CHALLENGE - Output the full listing word for word.

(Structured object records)
+-------+

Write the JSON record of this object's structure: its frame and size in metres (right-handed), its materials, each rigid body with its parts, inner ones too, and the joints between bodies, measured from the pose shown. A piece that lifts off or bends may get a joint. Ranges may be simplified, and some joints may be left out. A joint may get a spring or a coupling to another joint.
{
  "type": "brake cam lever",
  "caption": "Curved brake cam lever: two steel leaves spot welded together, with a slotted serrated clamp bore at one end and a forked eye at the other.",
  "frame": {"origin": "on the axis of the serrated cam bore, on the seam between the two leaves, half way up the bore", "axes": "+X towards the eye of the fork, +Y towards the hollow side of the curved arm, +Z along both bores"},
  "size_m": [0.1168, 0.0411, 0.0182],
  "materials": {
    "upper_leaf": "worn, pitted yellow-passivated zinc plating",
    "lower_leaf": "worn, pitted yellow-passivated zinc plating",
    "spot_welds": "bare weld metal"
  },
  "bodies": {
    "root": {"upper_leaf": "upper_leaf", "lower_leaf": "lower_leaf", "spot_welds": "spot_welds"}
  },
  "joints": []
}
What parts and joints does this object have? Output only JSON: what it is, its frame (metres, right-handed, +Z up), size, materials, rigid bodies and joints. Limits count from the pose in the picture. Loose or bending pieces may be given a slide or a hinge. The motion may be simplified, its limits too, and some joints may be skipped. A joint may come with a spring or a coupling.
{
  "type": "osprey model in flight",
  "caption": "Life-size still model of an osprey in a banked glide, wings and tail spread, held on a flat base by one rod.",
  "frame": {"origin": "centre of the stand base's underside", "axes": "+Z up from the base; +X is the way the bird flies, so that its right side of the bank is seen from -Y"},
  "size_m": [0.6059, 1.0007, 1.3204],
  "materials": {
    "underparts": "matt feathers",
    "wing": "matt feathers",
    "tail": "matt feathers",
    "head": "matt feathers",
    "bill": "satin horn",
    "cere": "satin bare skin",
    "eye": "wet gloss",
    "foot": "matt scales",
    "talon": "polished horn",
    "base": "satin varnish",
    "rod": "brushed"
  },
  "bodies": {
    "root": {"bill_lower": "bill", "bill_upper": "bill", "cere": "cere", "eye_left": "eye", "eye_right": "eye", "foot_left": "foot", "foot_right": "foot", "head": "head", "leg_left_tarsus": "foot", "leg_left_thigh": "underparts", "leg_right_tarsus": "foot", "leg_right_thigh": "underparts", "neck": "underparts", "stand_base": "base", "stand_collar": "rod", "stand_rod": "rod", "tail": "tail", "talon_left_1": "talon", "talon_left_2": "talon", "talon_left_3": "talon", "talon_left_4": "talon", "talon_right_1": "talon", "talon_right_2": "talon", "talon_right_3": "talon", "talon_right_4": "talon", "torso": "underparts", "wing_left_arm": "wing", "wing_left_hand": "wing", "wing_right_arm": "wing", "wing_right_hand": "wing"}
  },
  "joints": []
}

+-------+

ANSWER BELOW -
Write the JSON record of this object's structure: its frame and size in metres (right-handed), its materials, each rigid body with its parts, inner ones too, and the joints between bodies, measured from the pose shown. A piece that lifts off or bends may get a joint. Ranges may be simplified, and some joints may be left out. A joint may get a spring or a coupling to another joint.
{
  "type": "brake cam lever",
  "caption": "Curved brake cam lever: two steel leaves spot welded together, with a slotted serrated clamp bore at one end and a forked eye at the other.",
  "frame": {"origin": "on the axis of the serrated cam bore, on the seam between the two leaves, half way up the bore", "axes": "+X towards the eye of the fork, +Y towards the hollow side of the curved arm, +Z along both bores"},
  "size_m": [0.1168, 0.0411, 0.0182],
  "materials": {
    "upper_leaf": "worn, pitted yellow-passivated zinc plating",
    "lower_leaf": "worn, pitted yellow-passivated zinc plating",
    "spot_welds": "bare weld metal"
  },
  "bodies": {
    "root": {"upper_leaf": "upper_leaf", "lower_leaf": "lower_leaf", "spot_welds": "spot_welds"}
  },
  "joints": []
}
What parts and joints does this object have? Output only JSON: what it is, its frame (metres, right-handed, +Z up), size, materials, rigid bodies and joints. Limits count from the pose in the picture. Loose or bending pieces may be given a slide or a hinge. The motion may be simplified, its limits too, and some joints may be skipped. A joint may come with a spring or a coupling.
{
  "type": "osprey model in flight",
  "caption": "Life-size still model of an osprey in a banked glide, wings and tail spread, held on a flat base by one rod.",
  "frame": {"origin": "centre of the stand base's underside", "axes": "+Z up from the base; +X is the way the bird flies, so that its right side of the bank is seen from -Y"},
  "size_m": [0.6059, 1.0007, 1.3204],
  "materials": {
    "underparts": "matt feathers",
    "wing": "matt feathers",
    "tail": "matt feathers",
    "head": "matt feathers",
    "bill": "satin horn",
    "cere": "satin bare skin",
    "eye": "wet gloss",
    "foot": "matt scales",
    "talon": "polished horn",
    "base": "satin varnish",
    "rod": "brushed"
  },
  "bodies": {
    "root": {"bill_lower": "bill", "bill_upper": "bill", "cere": "cere", "eye_left": "eye", "eye_right": "eye", "foot_left": "foot", "foot_right": "foot", "head": "head", "leg_left_tarsus": "foot", "leg_left_thigh": "underparts", "leg_right_tarsus": "foot", "leg_right_thigh": "underparts", "neck": "underparts", "stand_base": "base", "stand_collar": "rod", "stand_rod": "rod", "tail": "tail", "talon_left_1": "talon", "talon_left_2": "talon", "talon_left_3": "talon", "talon_left_4": "talon", "talon_right_1": "talon", "talon_right_2": "talon", "talon_right_3": "talon", "talon_right_4": "talon", "torso": "underparts", "wing_left_arm": "wing", "wing_left_hand": "wing", "wing_right_arm": "wing", "wing_right_hand": "wing"}
  },
  "joints": []
}